Sign languages are an important part of Europe’s multilingual diversity. Based on manual-gestural codes rather than sound, they are as rich as spoken languages in grammatical structures, syntaxes and lexicons. Broadly speaking, each spoken language has a counterpart sign language.

Number of sign language users

Detailed statistics about the number of sign language users in the European Union are not available, but the Eurobarometer survey carried out in 2001 found that 0.2 percent of respondents knew a sign language. Extrapolated across the EU, this would mean there are around 900,000 sign language users, though these figures should be treated with some caution due to the small size of the sample.

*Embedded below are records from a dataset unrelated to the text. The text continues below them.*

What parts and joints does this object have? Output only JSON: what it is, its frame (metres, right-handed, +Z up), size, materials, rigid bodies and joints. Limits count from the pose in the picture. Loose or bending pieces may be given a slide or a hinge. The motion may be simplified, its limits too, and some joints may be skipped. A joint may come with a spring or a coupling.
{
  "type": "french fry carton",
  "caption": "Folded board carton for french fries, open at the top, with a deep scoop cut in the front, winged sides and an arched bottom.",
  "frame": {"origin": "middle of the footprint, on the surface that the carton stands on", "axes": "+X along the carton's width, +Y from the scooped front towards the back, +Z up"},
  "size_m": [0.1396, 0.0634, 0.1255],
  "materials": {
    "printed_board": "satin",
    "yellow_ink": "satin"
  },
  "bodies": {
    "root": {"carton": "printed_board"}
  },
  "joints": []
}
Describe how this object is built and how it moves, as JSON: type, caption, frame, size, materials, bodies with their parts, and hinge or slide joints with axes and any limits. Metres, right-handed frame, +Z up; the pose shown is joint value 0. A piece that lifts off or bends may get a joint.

Other estimates suggest that one person in a thousand uses a national sign language as a first language, equivalent to around half a million people in the EU. As well as deaf people, for whom a sign language may be their mother tongue, sign language speakers include the hearing impaired, their friends and family, and others who use sign language as a second or third language.

Different legal statuses

The official status of sign languages varies across the EU. Three countries recognise their national sign language on a constitutional level:

  • Austria (recognition achieved in 2005)
  • Finland (recognition achieved in 1995)
  • Portugal (recognition achieved in 1997)

Other Member States have used other measures and laws to give sign language official status: the Dutch and French speaking communities in Belgium, Denmark, Germany, Greece, Ireland, Latvia, Norway, Slovenia, Spain and in particular Catalonia, Sweden and the United Kingdom.

These measures have the backing of the European Parliament, which adopted a Resolution on sign languages in 1988 (reiterated in 1998). This called on the European Commission and Member States to promote sign language and to ensure deaf people can work and learn in their preferred language. From 1996 to 1997, the Commission supported the Sign Languages Project, a large-scale project to promote the recognition of sign languages, co-ordinated by the European Union of the Deaf (EUD), the European federation representing national deaf associations.